4. Flooring and Surfaces That Are Easy to Maintain

The most beautiful bathroom finish means very little if it requires constant upkeep to stay that way. Material choices have a direct impact on how much time you spend cleaning, and on how the bathroom holds up over years of daily use.

What actually works:

  • Large format tiles have fewer grout lines, which means less scrubbing and a cleaner visual result
  • Matte finishes on floors provide better slip resistance than polished surfaces and hide water marks better
  • Porcelain outperforms ceramic in wet areas due to its lower porosity
  • Quartz countertops resist staining without needing periodic sealing, the way natural stone does

Where to focus first:

  • Grout lines are where most bathroom surfaces start to look tired. Larger tiles and epoxy grout both reduce that problem significantly
  • The floor directly outside the shower takes the most punishment and deserves a material chosen for durability first
  • Wall surfaces behind the sink and in the shower need to be fully waterproofed, regardless of the finish material chosen

Wrapping Up

And that is where our four tips come to an end.

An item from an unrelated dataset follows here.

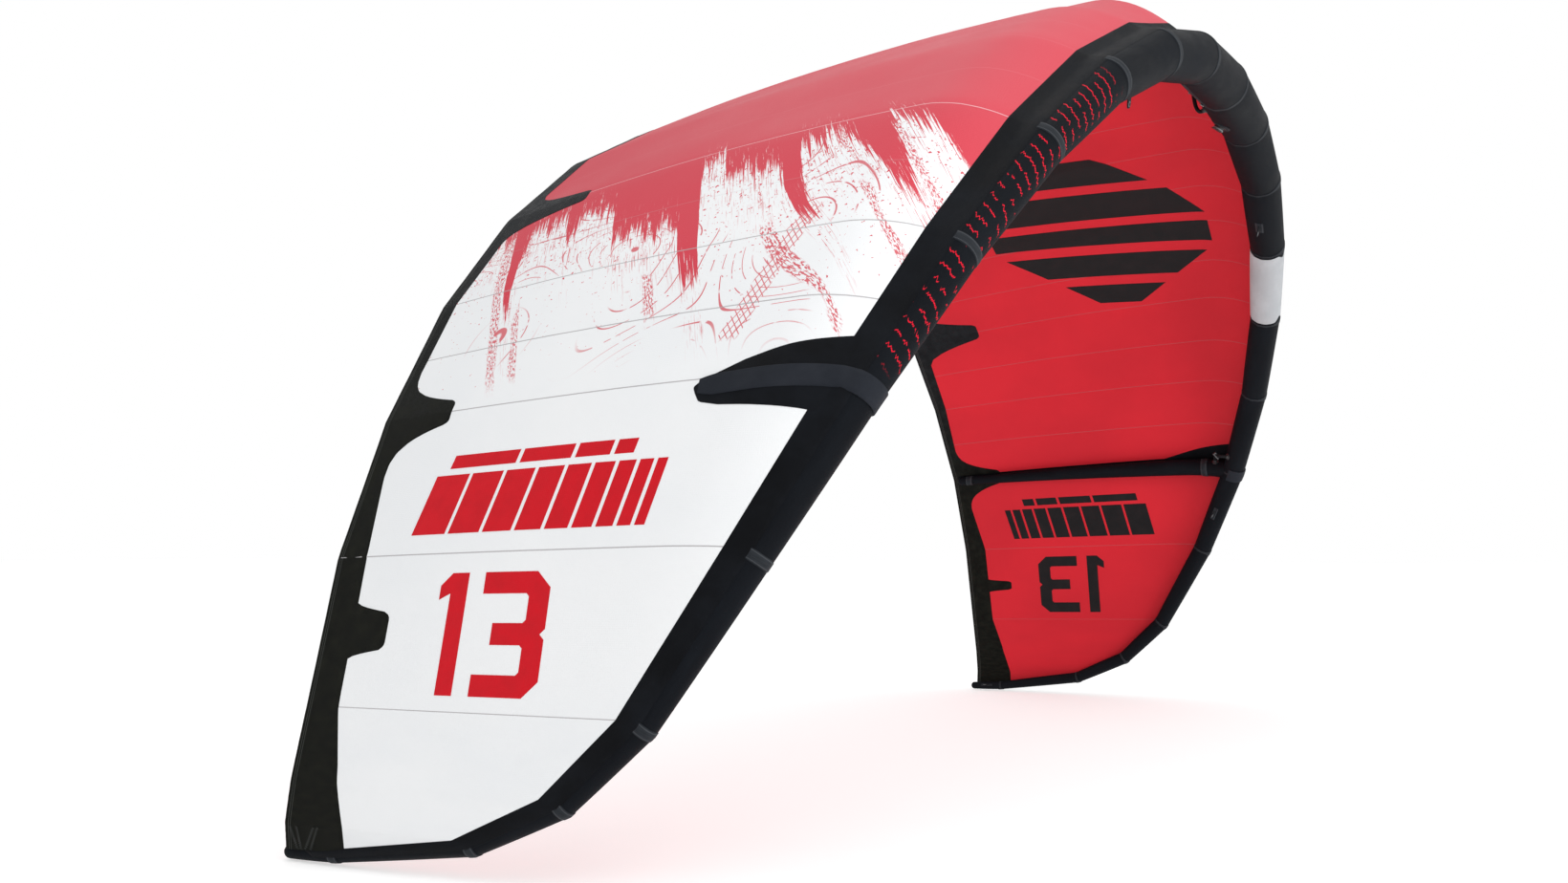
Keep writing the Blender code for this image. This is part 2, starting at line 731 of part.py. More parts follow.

We made them quite big, didn’t we? Here is a recap in case you don’t want to go through the veritable essay that I’ve pasted above.

Smart storage is about placing the right things in the right spots, not just adding more of it. Lighting should serve the mirror area and the shower separately, not rely on a single ceiling fixture to do everything. Fixtures should match how you actually use the bathroom each day, because a beautiful choice that annoys you every morning is a bad choice. And surfaces should be selected with maintenance in mind, because the finish that holds up over five years of daily use is always the better investment.

Get those four things right, and you end up with a bathroom that works as well as it looks. That is ultimately the whole point.